Но очень скоро обнаружилось, что все закручивается уж слишком туго и он почему-то ведет себя как растерянный школьник. Слова «любовь» никогда не было в его лексиконе — оно казалось слишком абстрактным, слишком затертым, слишком пустым, но теперь сорокатрехлетний миллионер вдруг почувствовал, что с этой женщиной, родившейся в Африке, свободно говорящей на пяти языках, у него слишком много общего, чтобы назвать это простым совпадением. Они проводили так много времени в разговорах, что Дэвид забросил все дела — от подготовки давно запланированной выставки до записи очередного альбома, выход которого задержался на три года... Это время Дэвид Боуи потратил на старомодные ухаживания.
Он, который когда-то возил за собой батальон фанаток и расселял их в отеле, чтобы было с кем поразвлечься; который ненавидел постоянство, предпочитал стремительные романы и стремительный же секс, ездил за Иман по всем странам и континентам, обивал ее пороги, забрасывал букетами роз и однажды даже — о ужас!

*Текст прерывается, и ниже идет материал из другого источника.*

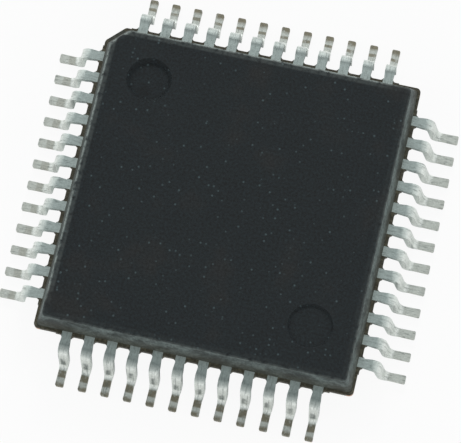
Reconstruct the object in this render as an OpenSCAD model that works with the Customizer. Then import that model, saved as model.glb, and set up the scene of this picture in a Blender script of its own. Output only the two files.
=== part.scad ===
// Quad flat package chip, 48 gull-wing leads on a 0.5 mm pitch.
// Millimetres. The origin is the middle of the package on the seating plane, under the solder feet.
// +Z points up out of the board, and the chamfered pin 1 corner is at -X, +Y.
// Pins count anticlockwise seen from above, from the top of the -X side.

/* [Moulded body] */
// Distance from the side of the body to the middle line of the nearest lead of the next side
row_margin = 0.75; // [0.7:0.01:0.85]
// Height of the body from its underside to its top face
body_h = 1.25; // [1.15:0.05:1.45]
// Gap under the body when the feet are soldered flat
standoff = 0.07; // [0.05:0.01:0.15]
// Height of the lower mould half, up to the lead frame
lower_h = 0.65; // [0.58:0.01:0.68]
// Ledge left on each side where the upper mould half is narrower
ledge_w = 0.05; // [0.04:0.01:0.1]
// Draft of the side walls, in degrees
draft_angle = 16; // [8:1:18]
// Leg of the chamfer at the pin 1 corner
index_chamfer = 0.38; // [0.3:0.02:0.46]
// Growth of that leg for each millimetre that the walls lean in
index_rake = 0.55; // [0:0.05:0.8]
// Radius of the upright corners
corner_r = 0.1; // [0.05:0.01:0.15]
// Radius round the edge of the top face and of the underside
edge_r = 0.06; // [0.03:0.01:0.08]

/* [Marks in the mould] */
// Diameter of the pin 1 dimple
dimple_d = 1; // [0.8:0.05:1.1]
// Depth of the pin 1 dimple
dimple_depth = 0.1; // [0.05:0.01:0.12]
// Distance of the pin 1 dimple's middle from the sides of the body
dimple_inset = 1.21; // [1.1:0.01:1.4]
// Diameter of an ejector mark
ejector_d = 0.98; // [0.8:0.02:1.1]
// Depth of an ejector mark
ejector_depth = 0.05; // [0.02:0.01:0.06]
// Distance of an ejector mark's middle from the sides of the body
ejector_inset = 1.18; // [1.05:0.01:1.3]
// Slope of the sides of the dimple and the marks, in degrees from upright
mark_slope = 40; // [5:1:50]

/* [Leads outside the body] */
// Distance from the side of the body to the toes of the leads
lead_reach = 1; // [0.92:0.01:1.1]
// Distance from one lead to the next
lead_pitch = 0.5; // [0.45:0.01:0.55]
// Thickness of the lead frame
lead_t = 0.13; // [0.09:0.01:0.16]
// Width at the cut of the dam bar, against the body
collar_w = 0.22; // [0.2:0.01:0.28]
// Length of the stub that the dam bar leaves, outside the body
collar_l = 0.07; // [0.05:0.01:0.09]
// Width of the neck just outside the collar
neck_w = 0.19; // [0.17:0.01:0.22]
// Width across the shoulder bend
bend_w = 0.225; // [0.2:0.005:0.25]
// Width at the heel, where the leg tapers most
heel_w = 0.16; // [0.14:0.005:0.2]
// Width of the foot at its toe
foot_w = 0.175; // [0.15:0.005:0.22]
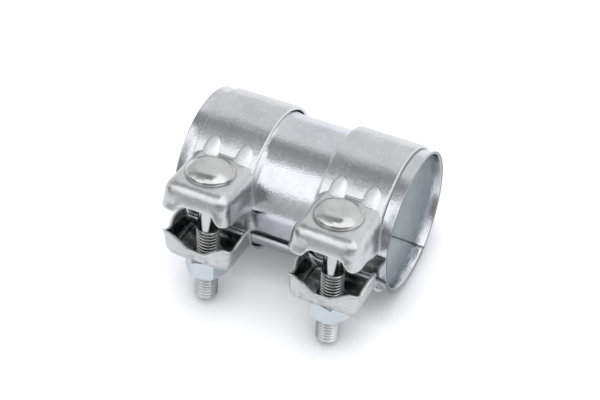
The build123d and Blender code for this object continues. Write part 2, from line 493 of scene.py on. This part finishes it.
def paint_sleeve(mesh, verts, count):
    """Marks the inside, a painted lit patch behind the ears, and painted shade along the lap's seam, on the
    cut rims and beside the bands' edges.
    """
    span = count // 2 - edge_points
    x, y, z = np.array(verts).T
    x = np.abs(x)
    angle = np.degrees(np.arctan2(z, y)) % 360
    spot = np.arange(len(verts)) % count
    inside = spot > span
    depth = fade(*inside_pale, x)
    # Painted lit patch on the outer face behind the ears, in the inside's paler, duller finish
    painted_lit_patch = smoothstep(*behind_ears_start, angle) * fade(*behind_ears_end, angle)
    painted_lit_patch *= smoothstep(*behind_ears_along, x) * depth
    paint(mesh, "inner", np.where(inside, depth, behind_ears_strength * painted_lit_patch))
    # Painted shadow just behind the lap's inner edge, painted shade on the cut rims, darkest at the front
    # and back, and a painted shadow line outside each band's edge
    under_main_turn = spot > 2 * span + edge_points + 1 - main_turn_points
    seam = under_main_turn & (angle > seam_shadow_angles[0]) & (angle < seam_shadow_angles[1])
    cut = smoothstep(*cut_along, x) * (cut_least + (1 - cut_least) * np.abs(np.cos(np.radians(angle))))
    painted_band_edge_shadow = np.abs(x - band_edge - band_shadow_line) < band_shadow_half_width
    paint(mesh, "painted_shade_and_dirt", np.maximum(seam, np.maximum(cut, band_shadow_strength * painted_band_edge_shadow * ~inside)))


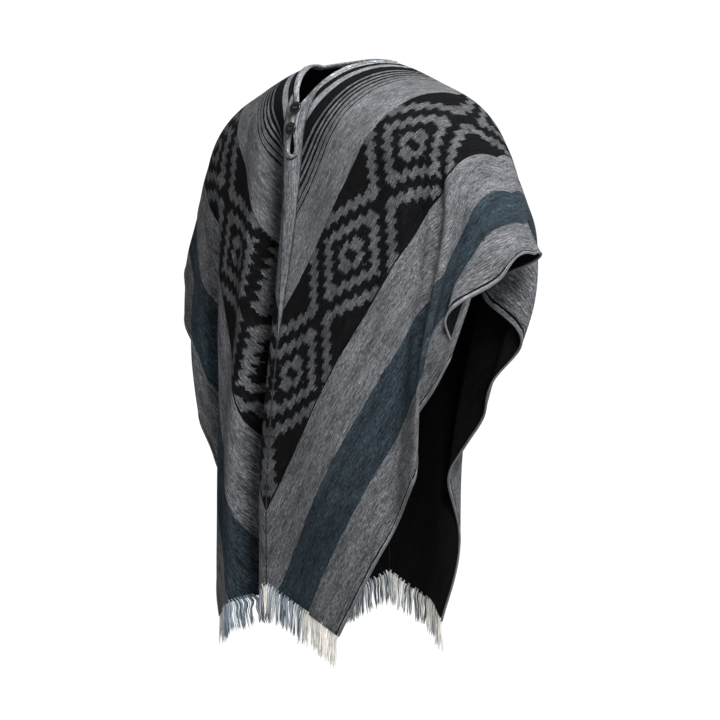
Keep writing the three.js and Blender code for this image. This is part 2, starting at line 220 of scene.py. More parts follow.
def along_shoulder(column, cloth):
    """A smooth curve through one column of the shoulder table, level at the centre."""
    places = SHOULDER[:, 0]
    values = SHOULDER[:, SHOULDER_COLUMNS.index(column)]
    last = len(places) - 1
    slopes = np.zeros(len(places))
    for i in range(1, last + 1):
        after = min(i + 1, last)
        slopes[i] = (values[after] - values[i - 1]) / (places[after] - places[i - 1])
    if column == "x":
        slopes[0] = values[1] / places[1]
    i = np.clip(np.searchsorted(places, cloth, side="left") - 1, 0, last - 1)
    span = places[i + 1] - places[i]
    t = (cloth - places[i]) / span
    t2 = t * t
    t3 = t2 * t
    return (
        (2 * t3 - 3 * t2 + 1) * values[i]
        + (t3 - 2 * t2 + t) * span * slopes[i]
        + (3 * t2 - 2 * t3) * values[i + 1]
        + (t3 - t2) * span * slopes[i + 1]
    )


def fold_line(x):
    """Flat height of the shoulder fold at a flat distance from the centre seam."""
    inside = x * x / (2 * NECK_HALF_WIDTH) - NECK_HALF_WIDTH / 2
    return math.tan(TILT) * np.where(x < NECK_HALF_WIDTH, inside, x - NECK_HALF_WIDTH)


def worn(sheet, x, y):
    """Where flat points lie when worn: x from the centre seam, y down from the shoulder point."""
    face, side = sheet.split("_")
    hang = dict(zip(HANG_COLUMNS, HANG[sheet]))
    below = y - fold_line(x)
    depth = along_shoulder(face + "_depth", x)
    drop = along_shoulder(face + "_drop", x)
    round_length = (math.pi / 2) * np.hypot(depth, drop) / math.sqrt(2)
    turn = (math.pi / 2) * np.clip(below / round_length, -0.05, 1)
    hanging = np.maximum(0, below - round_length)
    deep = smoothstep(0, SWAY_LENGTH, hanging)
    soon = smoothstep(0, ARM_SWAY_LENGTH, hanging)
    under_arm = smoothstep(0.150, 0.320, x)

    out = depth * np.sin(turn) + hang["forward"] * deep * (1 - under_arm)
    out = out + hang["arm_forward"] * soon * under_arm
    drawn = hang["draw_in"] * deep * smoothstep(hang["still"], 0.240, x)
    tucked = hang["tuck_in"] * soon * smoothstep(0.200, 0.400, x)
    across = along_shoulder("x", x) * (1 - drawn - tucked)
    height = along_shoulder("z", x) + hang["lift"] * smoothstep(0.150, 0.500, x)
    height = height - drop * (1 - np.cos(turn)) - hanging

    facing = ARM_TURN * (np.clip(x, 0, 0.5) / 0.5) ** ARM_TURN_POWER
    for at, width, ridge, slide, start, full in FOLDS[sheet]:
        away = (x - at) / width
        at_seam = smoothstep(0, 0.020, x) if at > 0 else 1
        share = np.exp(-away * away) * smoothstep(start, full, below) * at_seam
        across = across + share * (ridge * np.sin(facing) + slide * np.cos(facing))
        out = out + share * (ridge * np.cos(facing) - slide * np.sin(facing))
    across = across if side == "left" else -across
    out = -out if face == "front" else out
    return np.stack((across, out, height), axis=-1)


def outward(sheet, x, y):
    """The cloth's outward direction at flat points."""
    face, side = sheet.split("_")
    step = 0.0015
    across = worn(sheet, x + step, y) - worn(sheet, np.maximum(0, x - step), y)
    down = worn(sheet, x, y + step) - worn(sheet, x, y - step)
    normal = np.cross(across, down)
    if (face == "front") == (side == "left"):
        normal = -normal
    return normal / np.linalg.norm(normal, axis=-1, keepdims=True)


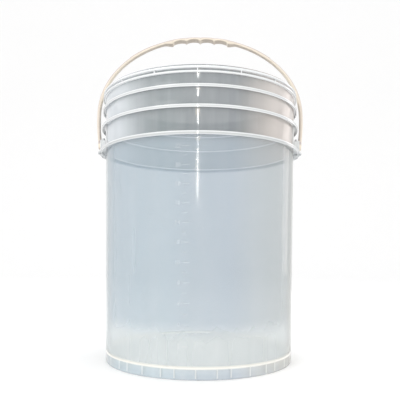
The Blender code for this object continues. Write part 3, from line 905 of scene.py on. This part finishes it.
def make_stage():
    """A pale floor that sweeps up into a backdrop far behind the bucket."""
    profile = [(-7.0, 0.0), (2.5, 0.0)]
    for step in range(1, 25):
        angle = 0.5 * math.pi * step / 24
        profile.append((2.5 + 2.0 * math.sin(angle), 2.0 - 2.0 * math.cos(angle)))
    profile.append((4.5, 7.0))
    builder = bmesh.new()
    rows = [[builder.verts.new((x, y, z)) for x in (-9.0, 9.0)] for y, z in profile]
    for row, following in zip(rows, rows[1:]):
        builder.faces.new((row[0], row[1], following[1], following[0]))
    floor = object_from("floor", builder)
    floor.data.shade_smooth()
    material, nodes, links, shader = new_material("floor_paint")
    shader.inputs["Base Color"].default_value = (0.93, 0.93, 0.93, 1.0)
    shader.inputs["Roughness"].default_value = 0.9
    shader.inputs["Specular IOR Level"].default_value = 0.1
    floor.data.materials.append(material)


def area_light(name, place, target, size, power, colour):
    data = bpy.data.lights.new(name, "AREA")
    data.shape = "RECTANGLE"
    data.size, data.size_y = size
    data.energy = power
    data.color = colour
    lamp = bpy.data.objects.new(name, data)
    bpy.context.scene.collection.objects.link(lamp)
    lamp.location = place
    lamp.rotation_euler = (Vector(target) - Vector(place)).to_track_quat("-Z", "Y").to_euler()
    lamp.visible_camera = False
    return lamp


def make_light():
    world = bpy.data.worlds.new("studio")
    world.use_nodes = True
    background = world.node_tree.nodes["Background"]
    background.inputs["Color"].default_value = (1.0, 1.0, 1.0, 1.0)
    background.inputs["Strength"].default_value = 1.06
    bpy.context.scene.world = world
    area_light("strip", (-0.08, -2.16, 0.68), (0.0, -0.16, 0.30), (0.035, 0.62), 5.0, (1.0, 1.0, 1.0))
    area_light("strip_top", (-0.08, -2.16, 1.12), (0.0, -0.16, 0.38), (0.035, 0.26), 0.15, (0.95, 0.98, 1.0))
    area_light("glow", (-0.09, -2.20, 0.50), (0.0, -0.16, 0.26), (0.20, 0.28), 1.3, (1.0, 0.80, 0.52))
    area_light("rear_right", (1.30, 0.75, 0.62), (0.0, 0.0, 0.25), (0.45, 1.2), 3.0, (1.0, 0.90, 0.86))
    area_light("key", (-1.3, -1.6, 1.7), (0.0, 0.0, 0.25), (1.0, 1.0), 8.0, (1.0, 0.98, 0.95))
    area_light("top", (0.1, 0.1, 1.7), (0.0, 0.0, 0.0), (0.5, 0.5), 6.0, (1.0, 1.0, 1.0))
    bpy.context.scene.view_settings.view_transform = "Standard"


def make_camera():
    data = bpy.data.cameras.new("camera")
    data.sensor_width = 36.0
    data.lens = 43.62
    data.clip_start = 0.01
    camera = bpy.data.objects.new("camera", data)
    bpy.context.scene.collection.objects.link(camera)
    camera.location = (0.0009, -0.8221, 0.1715)
    pitch = Matrix.Rotation(math.radians(90.0 + 6.137), 4, "X")
    roll = Matrix.Rotation(math.radians(0.35), 4, "Z")
    camera.rotation_euler = (pitch @ roll).to_euler()
    bpy.context.scene.camera = camera


make_camera()
make_stage()
make_light()

bucket = make_bucket()
bucket.name = "clear_bucket"
bucket.data.materials.clear()
bucket.data.materials.append(clear_plastic())
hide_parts("bucket")
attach(bucket, "bucket")

handle = make_handle()
handle.name = "moulded_handle"
handle.data.materials.clear()
handle.data.materials.append(handle_plastic())
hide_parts("bail_handle")
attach(handle, "handle")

— спел ей серенаду под окном гостиницы. Ему понадобилось не менее двух лет, чтобы добиться благосклонности Иман, привыкнуть к этой мысли самому и объявить миру — он снова женится! Они расписались в Лозанне, позже устроили венчание во Флоренции, и впервые в жизни Дэвид почувствовал: круговорот его масок действительно остался в прошлом. В объятиях Иман оказался тот, о ком все давно забыли, — Дэвид Джонс, парень с лондонской окраины, однажды взявшийся сочинять песни.
Они сделали друг другу на спине ритуальные татуировки — Иман выколола тот самый нож «боуи», Дэвид — дельфина, в честь книги «Дельфин в Сомали».
Прежде чем расписаться, Иман заставила его сдать тест на СПИД и убедилась, что с наркотиками покончено. Каждую ночь Дэвид, ложась спать, утыкался носом в плечо Иман и засыпал в ту же минуту. Когда их браку исполнилось пятнадцать лет, однажды посреди ночи он вдруг вскочил и принялся взволнованно ходить по дому, прислушиваясь к собственным ощущениям. Неожиданно понял: за все то время, что они с Иман вместе, он ни разу не видел во сне ни поезд, ни эту страшную кроваво-красную пустоту. Кажется, впервые в жизни он был абсолютно спокоен — и совершенно счастлив.